PPSh-41 is an abbreviation of Pistolet-Pulemyot Shpagina, model 1941, which translates roughly as Shpagin submachine gun, 1941. It was designed by Georgi Shpagin and officially adopted by the Red Army in December 1941, shortly after the German invasion and during the crisis phase of the war on the Eastern Front.
How fast did the PPSh-41 fire?
The PPSh-41 had a cyclic rate of fire of approximately 900 rounds per minute, among the highest of any WWII submachine gun. In practice, soldiers fired in short bursts. The 71-round drum magazine could be emptied in under five seconds on full automatic, which is one reason the Red Army eventually supplemented drums with 35-round box magazines that were harder to accidentally drain.
Why was the PPSh-41 so important to the Soviet war effort?
The PPSh-41 was critically important because it could be manufactured rapidly by factories with limited tooling.
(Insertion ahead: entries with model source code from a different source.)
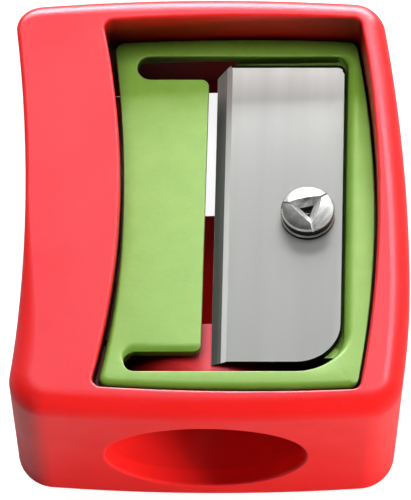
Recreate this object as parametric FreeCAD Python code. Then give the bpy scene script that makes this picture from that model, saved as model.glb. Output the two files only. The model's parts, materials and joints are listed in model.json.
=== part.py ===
"""Pencil sharpener: a moulded housing with a wedge-shaped top, a blade holder set in it,
a ground blade and the screw that clamps it.

Sizes are in millimetres. While a piece is drawn, x runs to the right from the bore's axis,
y runs back from the front foot and z runs up from the table. The last step moves every
piece so that the origin lies at the middle of the housing's foot.
"""
import FreeCAD, Part
import math
import os
from collections import namedtuple
from FreeCAD import Placement, Rotation, Vector

os.makedirs("parts", exist_ok=True)

Side = namedtuple("Side", "apex_x apex_y front_radius back_radius")
Plan = namedtuple("Plan", "left right front_y back_y end_radius")

# ---- housing, outside ------------------------------------------------------------------
draft = 1.1                 # degrees; every upright wall closes towards the foot
panel_width = 7.54          # left of the well, at the waist
waist_y = 19.0              # left side, a hollow curve
waist_front_radius = 101.0
waist_back_radius = 125.0
hip_width = 2.49            # right of the well, at the hip
hip_y = 11.7                # right side, a full curve
hip_front_radius = 62.0
hip_back_radius = 138.0
end_radius = 175.0          # front and back walls bow outwards
back_width = 1.7            # behind the well
front_corner = 3.0
back_left_corner = 2.2
back_right_corner = 2.6
rim_slope = 5.0             # degrees; the rim falls towards the back
front_round = 1.8           # rounding of the rim's outer edge
right_round = 1.6
back_round = 1.3
left_round = 0.3
rim_inner_round = 0.2

# ---- housing, inside -------------------------------------------------------------------
well_front = 1.8            # the opening in the top
well_left = -6.9
well_left_y = 20.0
well_left_radius = 70.0
well_right_y = 19.0
well_right_radius = 88.0
well_corner = 0.7
panel_skin = 1.6            # the wide left panel is hollow from below
side_wall = 1.3
panel_ribs = 2
rib_width = 1.0
foot_step_height = 3.1      # the back wall is thinner near the foot
foot_step_depth = 0.4

# ---- bore and cone ---------------------------------------------------------------------
bore_radius = 8.05
tube_wall = 1.2
tube_foot_gap = 0.8         # under the tube
lip_round = 0.2
tube_length = 8.4           # the tube is whole up to here, then only its lower half goes on
cone_start = 9.66
trough_length = 22.1
bulkhead = 1.2

# ---- blade holder ----------------------------------------------------------------------
seat_slope = 13.0           # degrees; the holder falls towards the back
holder_drop = 0.3           # its top below the rim, at the front
holder_gap = 0.2            # to the walls of the well
holder_left_front_radius = 78.0     # its left side is flatter than the well's
holder_left_back_radius = 112.0
holder_corner = 0.8
holder_front_round = 0.6
edge_break = 0.12            # the slight rounding of its other edges
plate = 0.8
skirt_depth = 2.5
skirt_width = 1.0
ledge_width = 0.9
ledge_height = 1.5
ledge_end = 29.8
ledge_notch_at = 6.8
ledge_notch = 0.55
post_width = 1.2
post_insets = (3.0, 9.5)    # of the two posts at the back, from the well's right side
flap = 1.2                  # thickness of the wide tongue beside the blade
flap_edge = -0.05           # its free edge, at mid length
flap_lean = 1.55            # degrees
flap_corner = 0.65
flap_front_round = 1.1
bar_front = 1.75            # width of the bar in front of the blade
bar_back = 1.75             # and behind it
bar_right_back = 1.0        # and right of it, at its narrow back end
slot_front = 1.6            # the two slots that free the tongue
slot_back = 2.2
slot_front_end = -6.5
slot_back_end = -5.5
pocket_edge_round = 0.9
floor = 1.2                 # under the blade
floor_inset = 0.3           # the floor stops behind the bevel

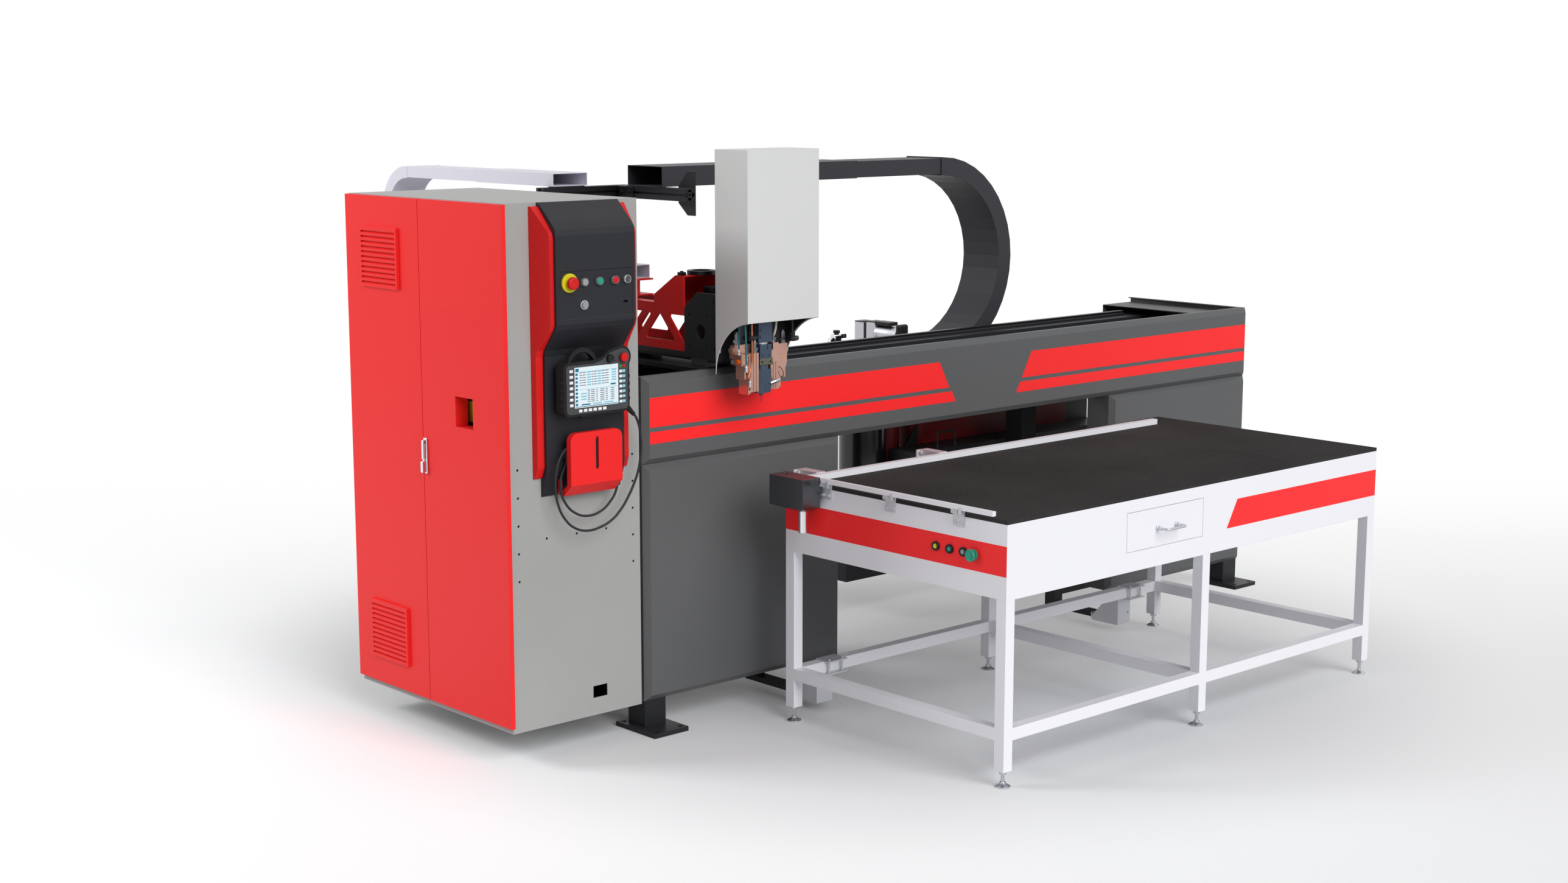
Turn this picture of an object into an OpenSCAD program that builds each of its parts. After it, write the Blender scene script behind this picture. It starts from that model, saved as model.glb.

Most of its parts were stamped from sheet steel rather than machined from bar stock, which meant Soviet industry could produce the weapon using semi-skilled labor and damaged or repurposed metalworking equipment during a period when the German advance had overrun much of the country's industrial base.
Did German soldiers use captured PPSh-41s?
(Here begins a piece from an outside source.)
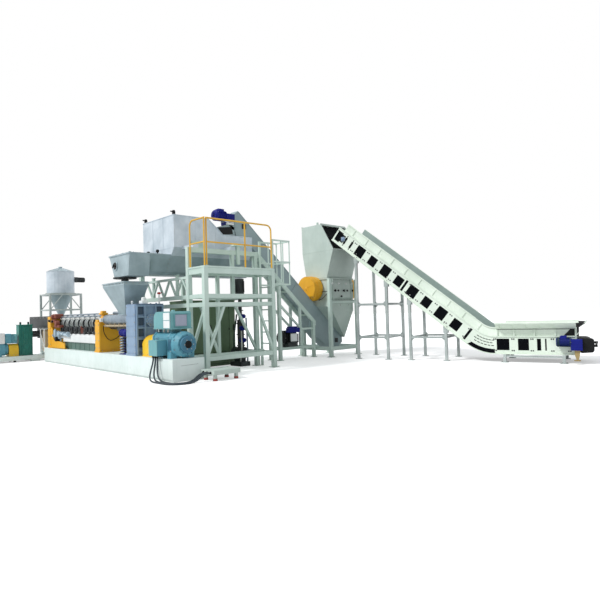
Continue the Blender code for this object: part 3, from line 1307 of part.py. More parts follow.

Yes. German soldiers valued captured PPSh-41s highly for close-quarters fighting and carried them in large numbers, giving them the designation MP 717(r). The Wehrmacht also developed field conversion kits to re-chamber some captured weapons from the Soviet 7.62x25mm Tokarev cartridge to 9mm Parabellum so they could use German ammunition. German soldiers nicknamed it the 'Burp gun' for its distinctive high-speed firing sound.